Apesar destas dificuldades iniciais, o euro consolidou-se como uma das moedas mais fortes do mundo, competindo com o dólar e a libra esterlina. Contudo, as disparidades económicas entre os diferentes países da União Europeia continuam a ser um desafio. Para muitos, o euro tornou-se também um símbolo da integração europeia, representando a unidade entre os países do bloco.

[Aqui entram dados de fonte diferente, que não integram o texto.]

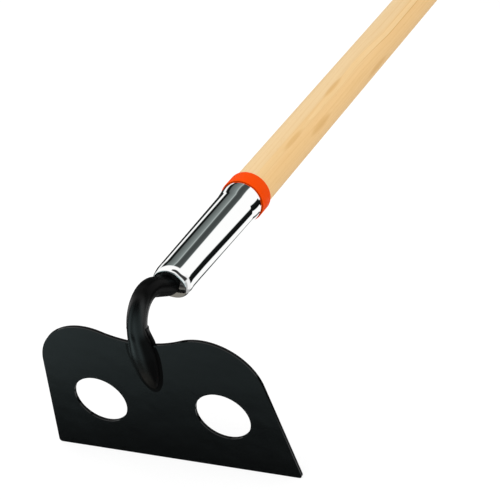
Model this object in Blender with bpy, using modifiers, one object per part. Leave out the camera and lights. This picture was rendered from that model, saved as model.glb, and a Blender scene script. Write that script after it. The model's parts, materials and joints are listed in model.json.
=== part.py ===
"""Cement hoe: a holed blade, a gooseneck, a chrome ferrule and a turned wooden handle.

Metres, +Z up. The hoe rests on its cutting edge and on the butt of its handle. The origin is the
middle of the cutting edge, +X runs along that edge and +Y runs towards the butt.

Two frames are used. In the blade's frame the blade stands upright: its front face lies on the
plane y = 0 and its cutting edge on z = 0. In the handle's frame the handle's axis is Z, which points
at the blade, and z = 0 is where that axis would cross the blade's front plane.
"""
import math

import bmesh
import bpy
from mathutils import Matrix

# Clearance between pieces that touch
FIT_GAP = 0.0003

# Blade; its width is measured between the sharp corners that its sides and edge would meet in
BLADE_WIDTH = 0.254
BLADE_HEIGHT = 0.1517
BLADE_THICKNESS = 0.0032
BLADE_EDGE_ROUND = 0.0004
BLADE_CORNER_RADIUS = 0.003
LOBE_RADIUS = 0.0528
LOBE_SPACING = 0.1184
DIP_DEPTH = 0.0112
HOLE_RADIUS = 0.0267
HOLE_SPACING = 0.1252
HOLE_HEIGHT = 0.0642

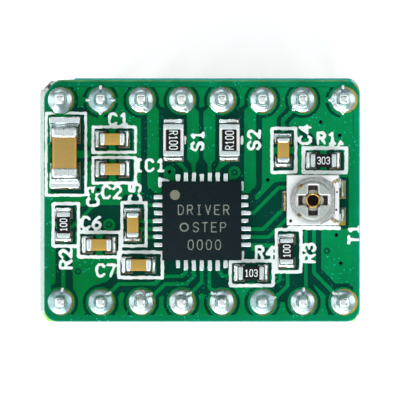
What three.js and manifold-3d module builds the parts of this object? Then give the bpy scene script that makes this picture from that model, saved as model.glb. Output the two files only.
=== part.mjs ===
// Stepper driver module: a small carrier board with a motor driver chip, its chip capacitors and
// resistors, a current-setting trimmer that turns, and two rows of header pins for a socket.
// Millimetres, +Z up. +X runs along the pin rows and +Y from row B to row A. The origin lies
// midway between the rows, level with the tips of the pins.

import * as THREE from "three";
import { mergeVertices } from "three/addons/utils/BufferGeometryUtils.js";
import Module from "manifold-3d";

const wasm = await Module();
wasm.setup();

// Clearance between pieces that are bonded or pressed together.
const FIT_GAP = 0.01;
// How far a cutting tool runs past the piece it cuts.
const OVERSHOOT = 1;
// Vertices closer than this are one vertex.
const MERGE_TOLERANCE = 1e-4;

// Header pins and housings, on the 0.1 inch grid.
const PITCH = 2.54;
const PINS_PER_ROW = 8;
const ROW_SPACING = 12.7;
const PIN_SIDE = 0.64;
const PIN_LENGTH = 11.6;
const PIN_TIP_SIDE = 0.34;
const PIN_TAPER = 0.5;
const HOUSING_BOTTOM = 6.06;
const HOUSING_HEIGHT = 2.54;
const HOUSING_LENGTH = 19.88;
const HOUSING_WIDTH = 2.44;
const HOUSING_NOTCH = 0.42;

// Circuit board.
const BOARD_BOTTOM = HOUSING_BOTTOM + HOUSING_HEIGHT;
const BOARD_THICKNESS = 1.6;
const BOARD_TOP = BOARD_BOTTOM + BOARD_THICKNESS;
const BOARD_LEFT_X = -10.18;
const BOARD_RIGHT_X = 9.94;
const BOARD_FRONT_Y = -7.58;
const BOARD_BACK_Y = 7.74;
const BOARD_CORNER_RADIUS = 0.8;
// Slanted front corners, and the back left corner, where the snapped edge ends in a step and
// the laminate is broken off. Anticlockwise, seen from above.
const FRONT_CORNERS = [
  [BOARD_LEFT_X, -6.95],
  [-10.0, -7.1],
  [-9.72, BOARD_FRONT_Y],
  [9.58, BOARD_FRONT_Y],
  [9.76, -7.28],
  [BOARD_RIGHT_X, -6.9],
];
const BROKEN_CORNER = [
  [-8.05, BOARD_BACK_Y],
  [-8.05, 7.66],
  [-9.05, 7.62],
  [-9.52, 7.44],
  [-9.9, 7.04],
  [BOARD_LEFT_X, 7.0],
];
const PIN_HOLE_RADIUS = 0.5;
const VIA_RADIUS = 0.14;
const VIA_SIDES = 8;
const VIAS = [
  [-2.03, 1.83],
  [4.15, 1.34],
  [7.47, 4.98],
  [-6.52, 0.72],
  [8.74, -3.9],
  [8.46, -2.12],
  [8.67, 4.13],
];

// Solder joints around the pins: radius and height above the board, from the rim upwards.
const SOLDER_HEIGHT = 0.86;
const SOLDER_FILLET = [
  [0.79, FIT_GAP],
  [0.76, 0.15],
  [0.64, 0.47],
  [0.54, 0.74],
  [0.5, SOLDER_HEIGHT],
];
const SOLDER_SIDES = 16;

// Driver chip, a square leadless package with a metal pad in its underside.
const DRIVER_CENTRE_Y = -1.24;
const DRIVER_SIDE = 4.96;
const DRIVER_STANDOFF = 0.03;
const DRIVER_HEIGHT = 0.87;
const DRIVER_EDGE = 0.04;
const THERMAL_PAD_SIDE = 3.1;
const THERMAL_PAD_HEIGHT = 0.2;

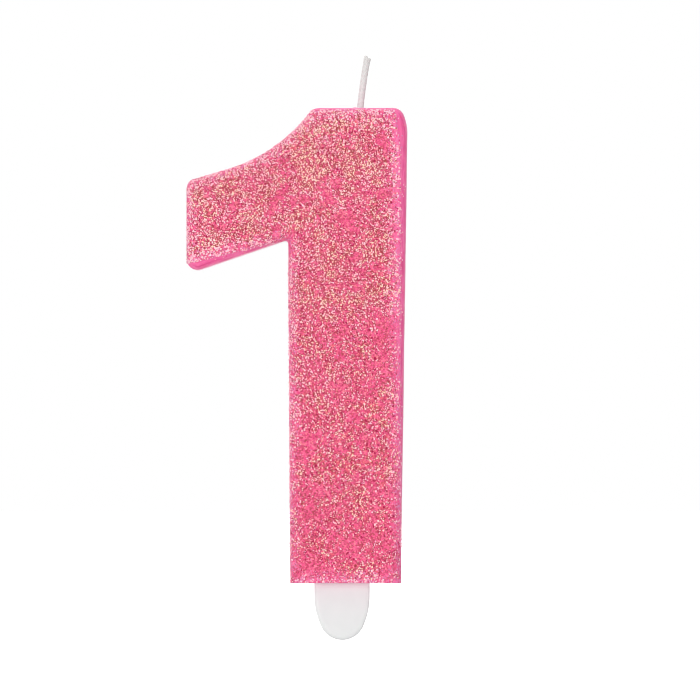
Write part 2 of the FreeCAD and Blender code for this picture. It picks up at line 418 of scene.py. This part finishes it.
def make_wax_body():
    """The moulded slab: slightly uneven, dished at the back, and drawn up round the wick."""
    mesh = remeshed(nodes["wax_body"].data, WAX_VOXEL_MM)
    inwards = side_distance(mesh)
    crown_exit = Vector((wick_across, 0, wax_high.z))
    store(mesh, "depth", inwards)
    store(mesh, "turn", [edge_turn(vertex.normal) for vertex in mesh.vertices])
    moved = []
    for vertex, depth in zip(mesh.vertices, inwards):
        swell = sum(weight * noise.noise(vertex.co / grain) for grain, weight in SWELLS)
        place = vertex.co + vertex.normal * (WAX_RELIEF * (swell - SWELL_SINK))
        place = clamped(place, wax_low, wax_high)
        if vertex.normal.y > 0.9:  # on the flat back
            place.y -= BACK_DISH * eased(min(depth / BACK_DISH_REACH, 1.0))
        if vertex.normal.z > 0.5:  # on the crown
            near = (vertex.co - crown_exit).length / COLLAR_REACH
            place.z += COLLAR_RISE * math.exp(-near * near)
        moved.append(place)
    for vertex, place in zip(mesh.vertices, moved):
        vertex.co = place
    smooth(mesh)
    piece = new_object("candle_wax", mesh, wax_material(), "pink_wax")
    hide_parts("wax_body")
    return piece


# ---------------------------------------------------------------- the wick
WICK_BEND_START = 70 * MM  # the wick is straight up to here
WICK_STEP = 0.12 * MM
PLAIT_PITCH = 2.4 * MM
PLAIT_WIDE = 0.25 * MM
PLAIT_DEEP = 0.14 * MM
STRAND_RADIUS = 0.17 * MM
SKIN = 0.07 * MM  # the wax over the strands
SKIN_FILL = 0.7  # how far it fills the hollows of the plait
SPLAY_LENGTH = 1.5 * MM
# how far each strand leans across at the tip, and how much it is cut short
STRAND_ENDS = [(-0.31 * MM, 0.0), (0.31 * MM, 0.30 * MM), (0.02 * MM, 0.34 * MM)]
STRAND_FRAY = 0.70  # how much thicker a strand is where it was cut
STRAND_SIDES = 16
ROUNDED = 0.12 * MM  # how far from a strand's cut end its edge rounds off
ROUNDING = 0.9  # under 1, so that the cut end keeps a small flat
SKIN_FLARE = 0.12  # how much wider the skin is at the tip
SKIN_SIDES = 28
PLAIT_SHARPNESS = 14 / MM  # how closely the skin keeps to the three strands

wick_radius = (wick_high.y - wick_low.y) / 2
wick_across = wick_low.x + wick_radius
sheath_radius = (sheath_high.y - sheath_low.y) / 2


def wick_bend():
    """The bend's radius and its lean at the tip, from the straight run and the tip's place."""
    lean = 0.25  # a first guess, which the loop settles
    for _ in range(20):
        run = wick_high.x - wick_radius * math.cos(lean) - wick_across
        rise = wick_high.z - wick_radius * math.sin(lean) - WICK_BEND_START
        lean = 2 * math.atan2(run, rise)
    return rise / math.sin(lean), lean


def wick_route(top_trim):
    """Points up the wick's centre line: how far along, the place, and the direction across it."""
    radius, lean = wick_bend()
    straight = WICK_BEND_START - wick_low.z
    length = straight + radius * lean - top_trim
    count = int(length / WICK_STEP)
    for i in range(count + 1):
        travel = length * i / count
        angle = max(travel - straight, 0) / radius
        x = wick_across + radius * (1 - math.cos(angle))
        z = wick_low.z + min(travel, straight) + radius * math.sin(angle)
        yield travel, Vector((x, 0, z)), Vector((math.cos(angle), 0, -math.sin(angle)))


def section_point(centre, across, wide, deep):
    """A point of a section across the wick: wide in the plane of the lean, and deep along Y."""
    return centre + across * wide + Vector((0, deep, 0))


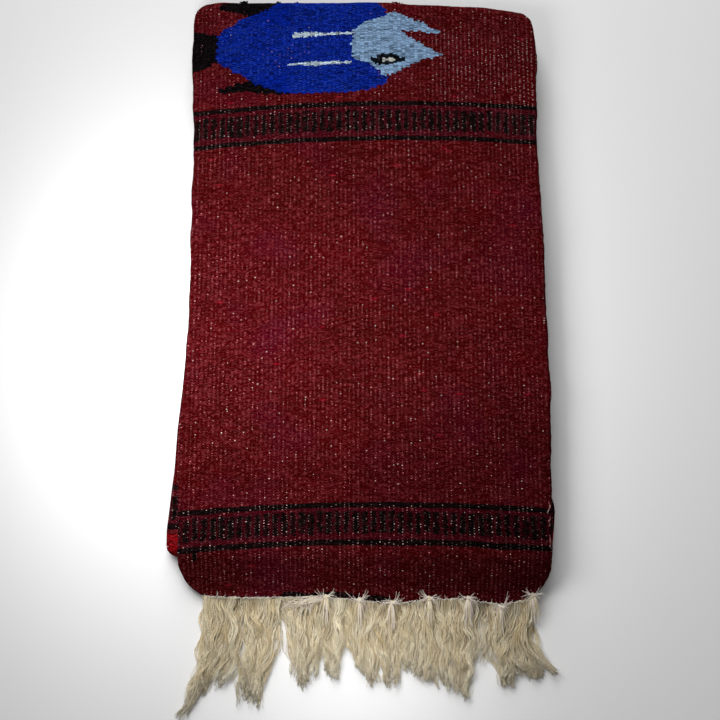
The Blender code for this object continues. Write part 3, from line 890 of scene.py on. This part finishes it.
def buildTucked():
    low, high = packHigh + stack["gap"], 2 * packHigh + stack["gap"]
    start, end = tuckedLow.y - 0.0004, tuckedHigh.y
    ys = np.linspace(start, end, tucked["alongSteps"] + 1)
    ys = np.sort(np.concatenate([ys, [start + 0.0004, start + 0.002, end - 0.0018, end - 0.0009]]))
    wander = softWaves(ys, 0 * ys, tucked["edgeWander"], 8)
    rings, uvs = [], []
    foldLength = pathLine[-1, 0]
    for i, y in enumerate(ys):
        closing = max(0.0, 1.0 - (end - y) / 0.003)
        inset = tucked["startInset"] * (i == 0) + 0.003 * closing ** 2
        left = readTable(lowerEdges, "left", y) - tucked["inset"] - inset
        right = readTable(lowerEdges, "right", y) - tucked["inset"] - inset
        ring = tuckedRing(left, right, low + inset / 2, high - inset / 2, wander[i])
        lift = 0.5 * crownAt(ring[:, 0], y, 0.0) * (ring[:, 1] - low) / (high - low)
        ringX = ring[:, 0] + stack["midlineX"]
        rings.append(np.column_stack([ringX, np.full(len(ring), y), ring[:, 1] + lift]))
        along = foldLength + y - start
        uvs.append(np.column_stack([ring[:, 0], np.full(len(ring), along) + threadSag(ring[:, 0], along)]))
    rings, uvs = np.array(rings), np.array(uvs)
    rowCount, columnCount = rings.shape[:2]
    corner = np.arange(rowCount * columnCount).reshape(rowCount, columnCount)
    following = np.roll(corner, -1, axis=1)
    sides = np.stack([corner[:-1], corner[1:], following[1:], following[:-1]], -1).reshape(-1, 4)
    faces = [list(face) for face in sides] + [list(corner[0]), list(corner[-1][::-1])]
    flat = uvs.reshape(-1, 2)
    return rings.reshape(-1, 3), faces, flat[[index for face in faces for index in face]]


points, faces, faceUvs = buildTucked()
tuckedThird = meshObject("tuckedThird", points, faces, faceUvs)
tuckedThird.data.materials.append(wool)
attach(tuckedThird, "root")
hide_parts("tucked_layers")
print("tucked third:", len(faces), "faces")


# Short tufts of wool that stand out of the top fold, in the colour of the cloth below them

woolTufts = {
    "yarn": 0.00055,
    "sides": 5,
    "turns": (3.0, 5.5),
    "behindFold": 0.0026,
    "belowTop": 0.0085,
    "uneven": 0.0008,
    "x": (-0.1505, -0.1070, -0.0845, 0.0400, 0.0440),
    "yarns": (16, 7, 5, 12, 8),
    "size": (0.0024, 0.0015, 0.0014, 0.0028, 0.0024),
    "across": (-0.150, -0.150, -0.080, 0.0100, 0.0110),
    "along": (0.6190, 0.6190, 0.6400, 0.3000, 0.3020),
}


def buildTufts():
    rng = np.random.default_rng(41)
    share = np.linspace(0, 1, 10)
    lines, places = [], []
    columns = [woolTufts[name] for name in ("x", "yarns", "size", "across", "along")]
    for x, count, size, across, along in zip(*columns):
        for _ in range(count):
            turn = share * rng.uniform(*woolTufts["turns"]) + rng.uniform(0, 6)
            centreX = x + rng.normal(0, size)
            foldY = topFoldY - slantAt(centreX, topCentreY)
            loop = np.column_stack([size * 0.5 * np.cos(turn), size * 0.5 * np.sin(turn),
                                    share * size * rng.uniform(-1, 1)])
            centreZ = stackHigh - woolTufts["belowTop"] + rng.normal(0, woolTufts["uneven"])
            lines.append(loop + [centreX + stack["midlineX"], foldY - woolTufts["behindFold"], centreZ])
            places.append((across, along))
    radii = np.full((len(lines), len(share)), woolTufts["yarn"])
    keys = np.arange(len(lines), dtype=float)
    points, faces, faceUvs = tubes(np.array(lines), radii, woolTufts["sides"], keys)
    spots = np.array(places)[faceUvs[:, 0].astype(int)]
    faceUvs = spots + np.column_stack([faceUvs[:, 0] * 0.0002, faceUvs[:, 1] * 0.0006])
    made = meshObject("woolTufts", points, faces, faceUvs)
    made.data.materials.append(wool)
    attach(made, "root")
    print("tufts:", len(lines), "yarns")


# Fringe: cotton yarns in wavy locks, one row of them for each layer of the hem

fringe = {
    "yarnRadius": 0.00040,
    "tipRadius": 0.00024,
    "steps": 32,
    "sides": 3,
    "curl": 0.0026,
    "curlLength": 0.041,
    "frizz": 0.00045,
    "frizzLength": 0.0105,
    "sway": 0.0042,
    "cross": 0.0014,
    "rootJitter": 0.0022,
    "rootBack": 0.0015,
    "lockYarns": 11,
    "lockRanges": ((0.4, 1.5), (0.65, 1.25), (0.88, 1.0), (0.55, 1.0)),
    "lockPhase": 0.95,
    "lockLoose": 0.30,
    "lockHeight": 0.0012,
    "reachVary": 0.08,
    "levelVary": 0.08,
    "stray": 0.05,
    "strayCurl": 1.6,
    "straySide": 0.0045,
    "floor": 0.0006,
    "rowYarns": (1000, 900, 860),
    "rowSpread": (0.0012, 0.0022, 0.0026),
    "rowHeight": (0.0078, 0.0048, 0.0024),
    "tipHeight": (0.0052, 0.0030, 0.0014),
}
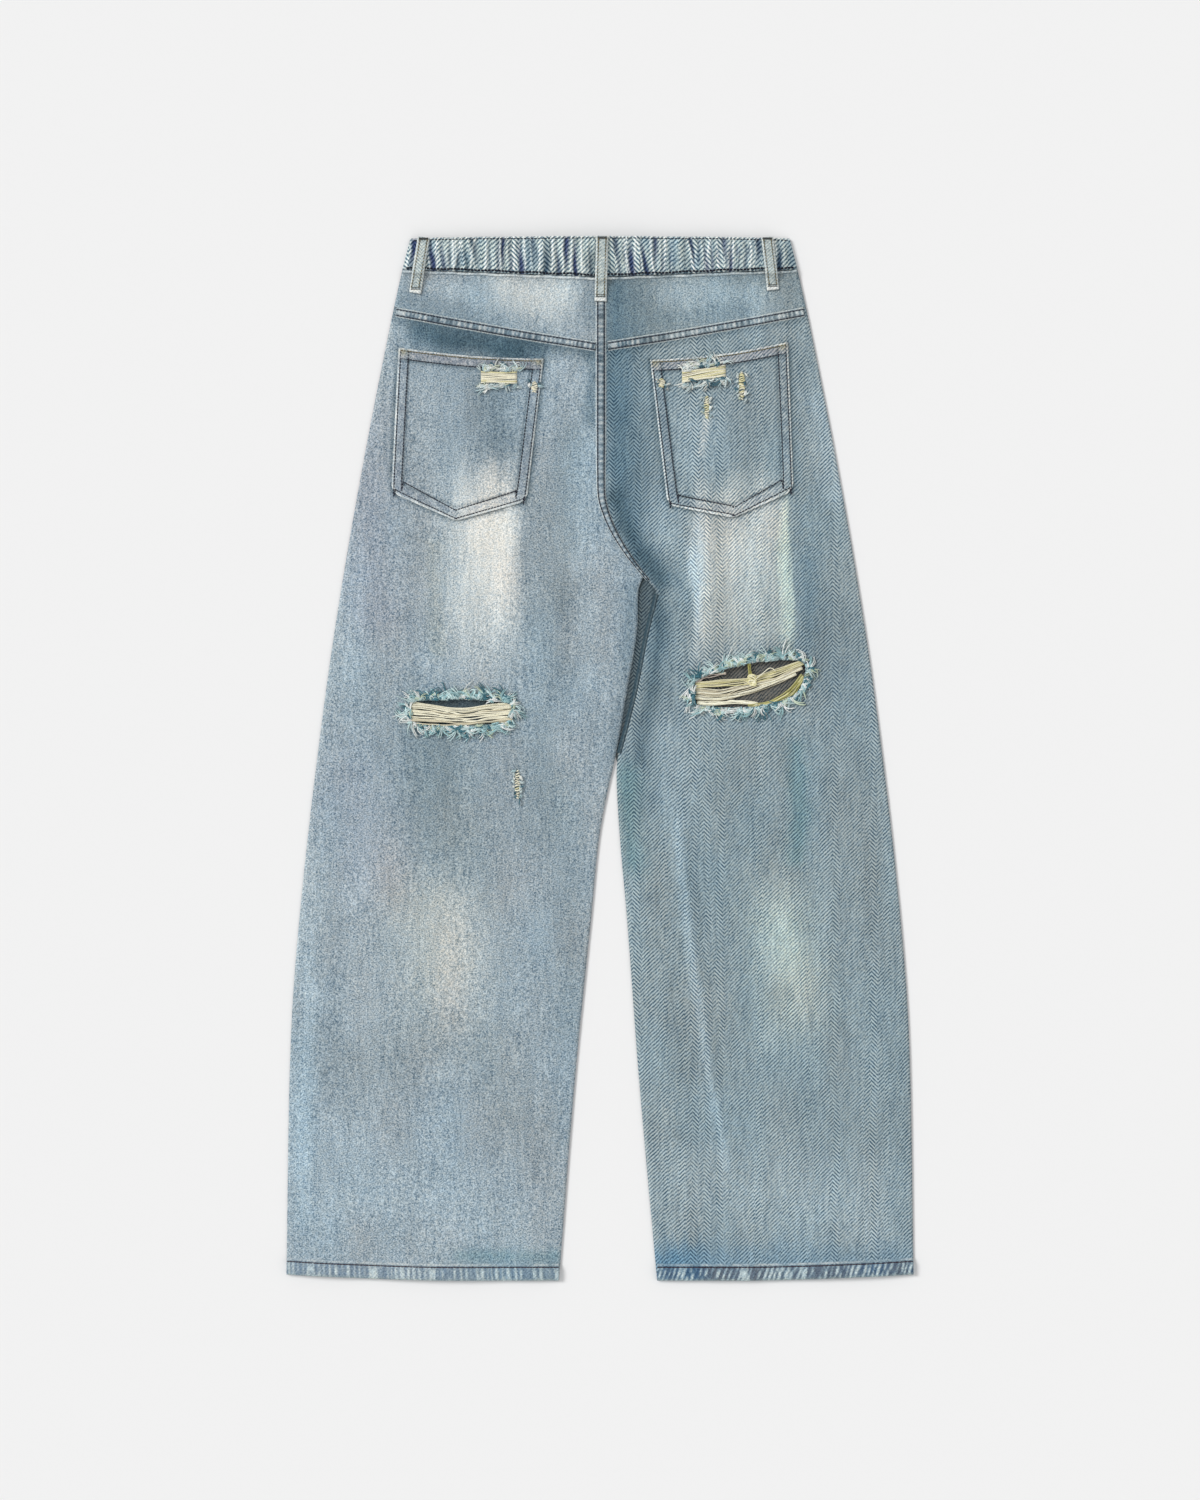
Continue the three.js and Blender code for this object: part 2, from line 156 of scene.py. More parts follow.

Quanto valeria hoje um conto de réis?
Uma pergunta recorrente é: quanto valeria hoje um conto de réis?. Para responder a esta questão, começamos com uma conversão simples. Sabemos que, à entrada em circulação, um escudo valia um conto de réis, e que um euro, por sua vez, valia 200$482 escudos. Assim, podemos calcular que um escudo seria equivalente a aproximadamente 0,005 euros e, portanto, um conto de réis valeria o mesmo.
No entanto, esta conversão direta não considera fatores como a inflação ou o valor colecionável que as antigas moedas podem ter. Em muitos casos, o valor sentimental ou o valor numismático de uma moeda pode ser superior ao seu valor original, sobretudo se for rara ou feita de metais preciosos.
Se ainda tiver réis ou escudos guardados em casa, saiba que pode sempre trocá-los até 2022, já que os bancos centrais são obrigados a aceitar a troca de moedas antigas durante um período de 20 anos após a sua retirada de circulação. Caso contrário, poderá guardá-las como recordação de uma época em que “dois contos” eram uma verdadeira fortuna.
A história do dinheiro em Portugal é um testemunho das várias fases por que o país passou, desde o tempo dos reis até à modernidade da União Europeia. Cada moeda trouxe consigo uma nova forma de ver o mundo, mas também uma ligação emocional que perdura até hoje, com muitos a recordarem com saudade o tempo dos réis ou dos escudos. Afinal, não é o valor facial que define a importância de uma moeda, mas sim o seu lugar na história e na memória coletiva de um povo.